By underlining the importance of a “terror-free” atmosphere, the Prime Minister has made it clear to the US President about the pre-condition for any bilateral dialogue between India and Pakistan. Last week, India’s envoy to the UN Syed Akbaruddin had said, after the UNSC consultations on Jammu and Kashmir, “Stop terror to start talks”.
A statement from the Prime Minister’s Office said that the conversation between the two leaders took place for 30 minutes. To put this in perspective, the bilateral meeting between Modi and Trump in Osaka in June on the sidelines of the G-20 summit lasted for about 35 to 40 minutes.
This was also the first call since Trump had suggested last month that Modi had asked for mediation on Kashmir, a claim denied by Delhi. Trump has back-pedalled on the issue since then.
The PMO statement said that the call covered bilateral and regional matters and was marked by “warmth and cordiality” which characterises relations between the two leaders.
Interestingly, the Prime Minister recalled their meeting in Osaka on the margins of G-20 summit in end-June earlier this year.

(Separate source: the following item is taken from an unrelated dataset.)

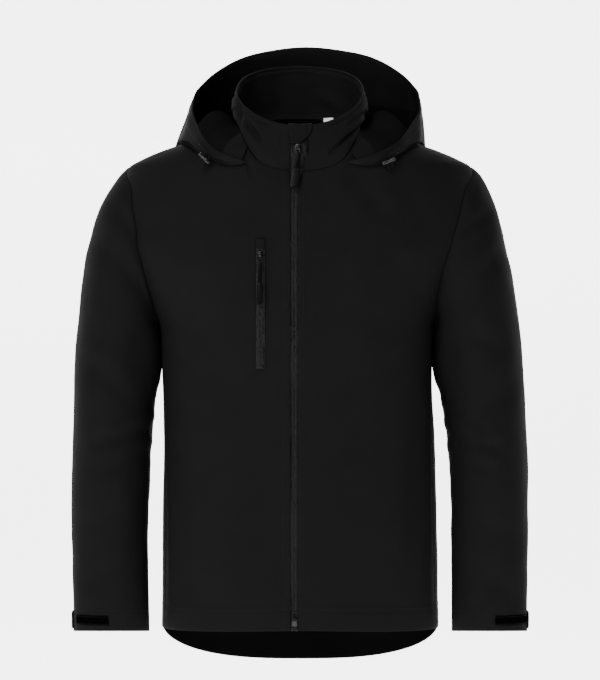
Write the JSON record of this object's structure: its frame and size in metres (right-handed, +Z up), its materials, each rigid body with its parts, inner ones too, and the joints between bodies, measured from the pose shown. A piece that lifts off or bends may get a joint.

Referring to this, Modi expressed the hope that the Commerce Minister of India and the US Trade Representative would meet at an early date to discuss bilateral trade prospects for mutual benefit, the PMO statement said. In Osaka, the two leaders had discussed the issue of trade in detail, and they had agreed that officials and ministers will meet and resolve the issues. According to sources, the Indian side feels that the issues can be resolved between the two countries with a meeting between the two sides.
During the phone conversation, recalling that today marked 100 years of the Independence of Afghanistan, the Prime Minister reiterated India’s longstanding and unwavering commitment to work for a united, secure, democratic and truly independent Afghanistan, the PMO statement said.
It added that the Prime Minister appreciated remaining in regular touch with President Trump. The two leaders are scheduled to participate in the G-7 in Biarritz, France on August 25-26.
Meanwhile, in Pakistan, Bajwa, 58, who was appointed as the Chief of Army Staff by former prime minister Nawaz Sharif in November 2016, was “given another term of three years from the date of completion of current tenure,” read the brief notification issued by the Pakistan PM’s Office.
“The decision has been taken in view of the regional security environment,” the notification said apparently referring to the fresh tension in India-Pakistan relations and the ongoing Afghan peace talks between the US and the Taliban militants, facilitated by Islamabad.
Commenting on the extension given to the Army chief, Pakistan Foreign Minister Shah Mahmood Qureshi said that it was essential due to the regional situation. Bajwa has served as corps commander of Rawalpindi.
On August 14, in his Independence Day message to the nation, Bajwa said: “Reality of Kashmir was neither changed by an illegal piece of paper in 1947 nor will any other do it now or in future.”